I was on the subway last night during rush hour when I watched the following scene unfold:
A woman and her friend were sitting down chatting, and one of them got up to leave. I sat down in the empty spot next to her and sat there reading on my phone for a while. After 5 minutes or so, a guy that had been standing there the whole time, noticed a wallet and a pair of gloves on the ground, bent over to pick them up and addressed the woman, "excuse me, I think your friend dropped these". The woman recognized her friends gloves and says, "oh wow thanks!", and then calls her friend to tell her she's dropped her things.

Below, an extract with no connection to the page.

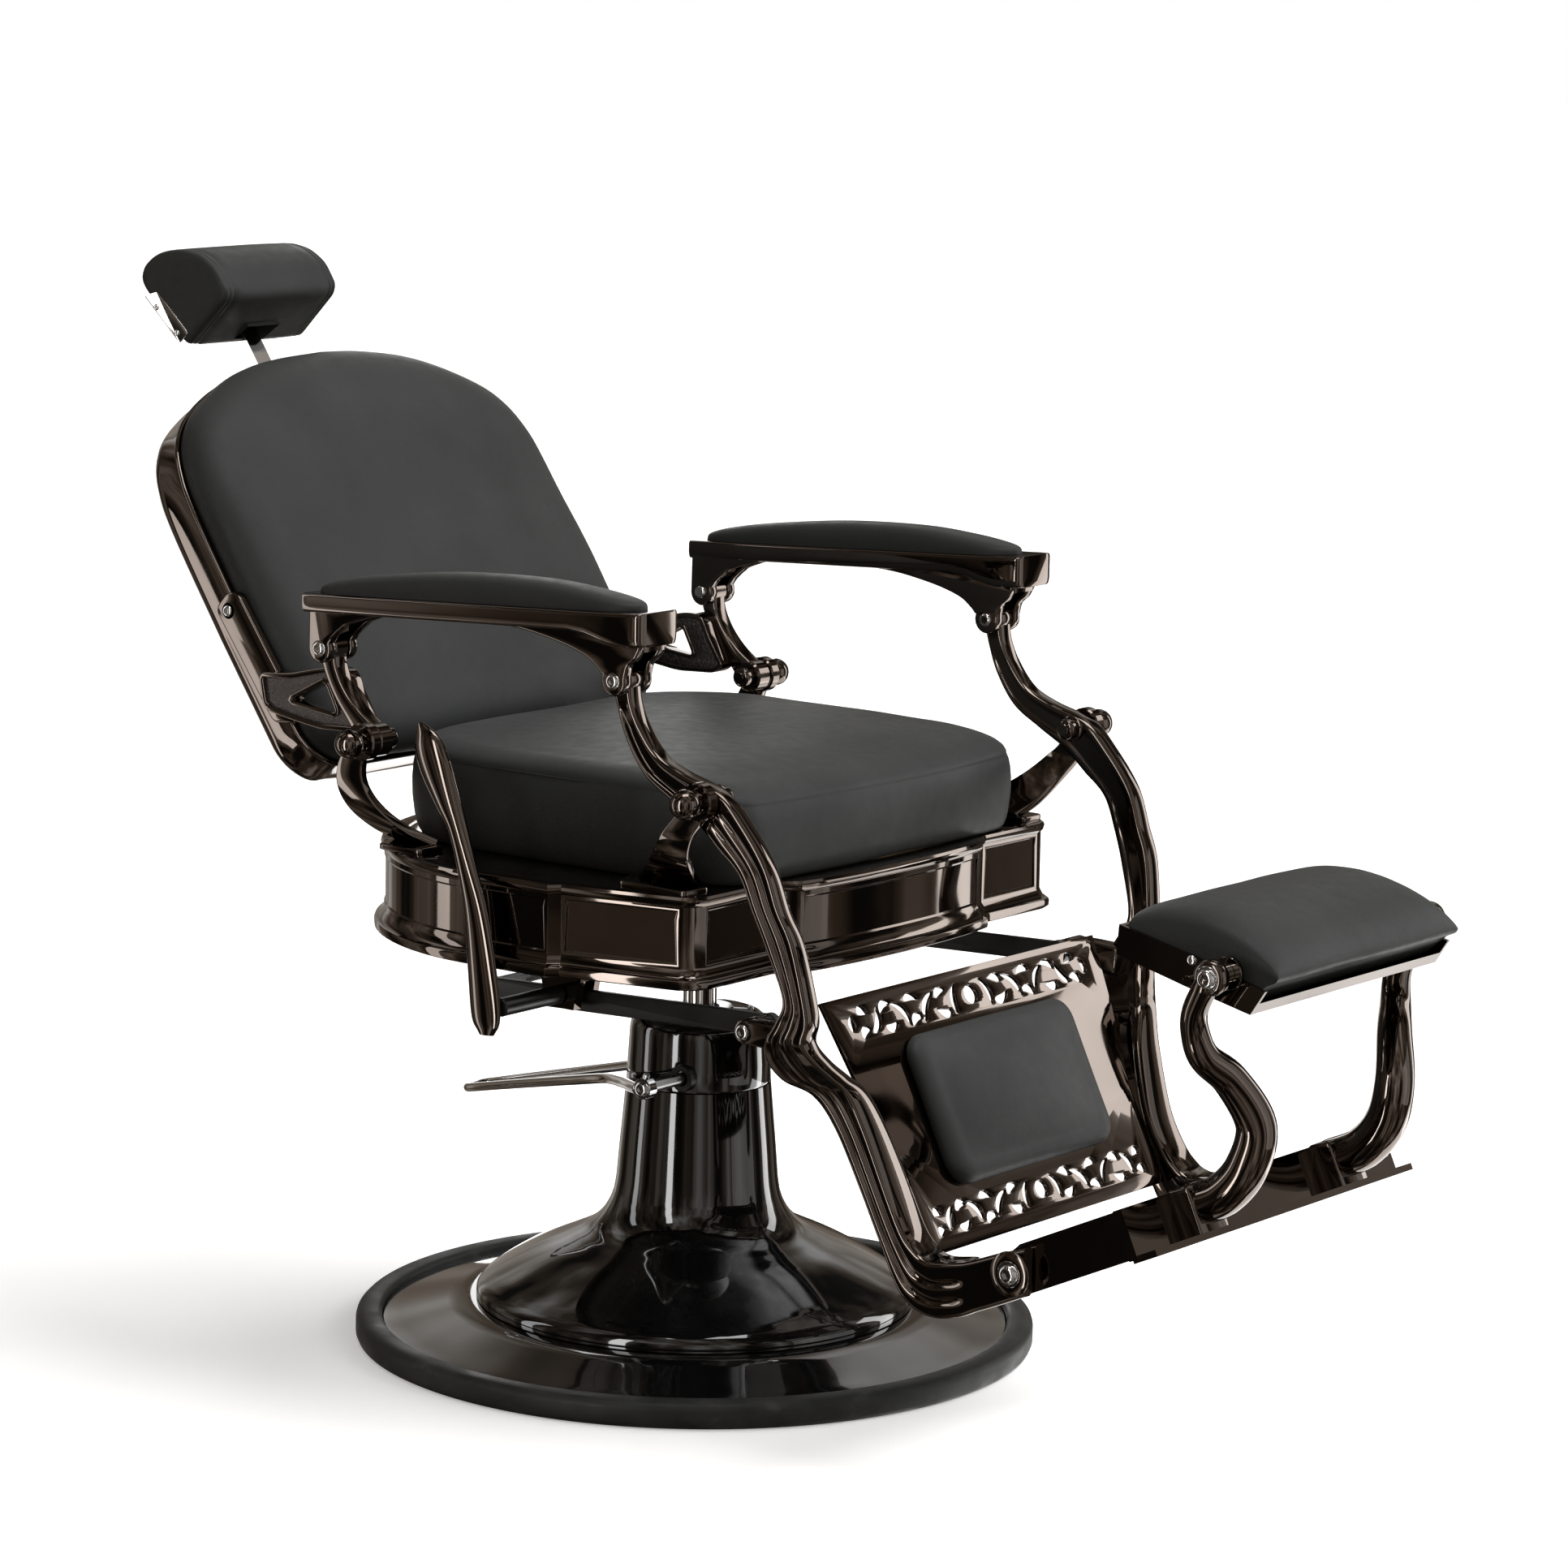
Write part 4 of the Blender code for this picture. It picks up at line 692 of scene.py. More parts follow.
def make_sleeve():
    """Top cover with its domed lid and lid screws, and a round boss where the shaft comes out."""
    outer = [(0.019, 0.34), (0.02, 0.3413), (0.033, 0.3415), (0.0345, 0.34), (0.045, 0.3392)]
    outer += smooth([(0.054, 0.3378), (0.0625, 0.3345), (0.0682, 0.328), (0.0702, 0.32)], 4)
    outer += [(0.0712, 0.305), (0.0722, 0.288), (0.0733, 0.2685), (0.0727, 0.2664)]
    inner = [(0.069, 0.2664), (0.0665, 0.32), (0.06, 0.331), (0.044, 0.336), (0.019, 0.337)]
    cover = turned(outer + inner, COVER_STEPS, closed=True)
    piece("pedestal_cover", "base", ENAMEL, [cover], ["pedestal_sleeve"], 40)
    bosses = [tube(PUMP_SHAFT, side, 0.06, 0.069, 0.0075, 0.0135) for _, side in SIDES]
    piece("shaft_bosses", "base", SATIN, bosses)
    screws = []
    for number in range(LID_SCREWS):
        angle = math.radians(45 + 360 / LID_SCREWS * number)
        spot = (LID_SCREW_CIRCLE * math.cos(angle), LID_SCREW_CIRCLE * math.sin(angle), 0.3384)
        screws.append(cross_screw(facing(spot, (0, 0, 1)), 0.0035, 0.0018))
    piece("lid_screws", "base", CHROME, screws)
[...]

For as much as I hear from expats and Chinese alike about "Chinese attitude towards strangers", it's small gestures like this that restore my faith in things here. Anyone else ever see something like this happen? Ever do it yourself, to be greeting with an incredibly appreciative (and surprised) "Thank you!!" from the person you helped?
Never seen it in China, but good to hear that it happens.
Personally I always hold doors, lifts etc for people if I am a reasonable amount of steps ahead of them, the favor has never been returned.
I would also try to find the owner of anything dropped on the ground, and possibly handing it to a police man if it was something like a wallet.
Yes I have and on many occasions. But this remains the strangest and most dichotomous aspect to the whole culture thing here. On the one hand, Chinese people can be the most generous and helpful race you could wish to meet but, on the other hand, it is almost as though there has to be an ulterior motive for for them doing anything.In all my time in China, I have not been able to get my head around this at all. It is too bipolar to contemplate.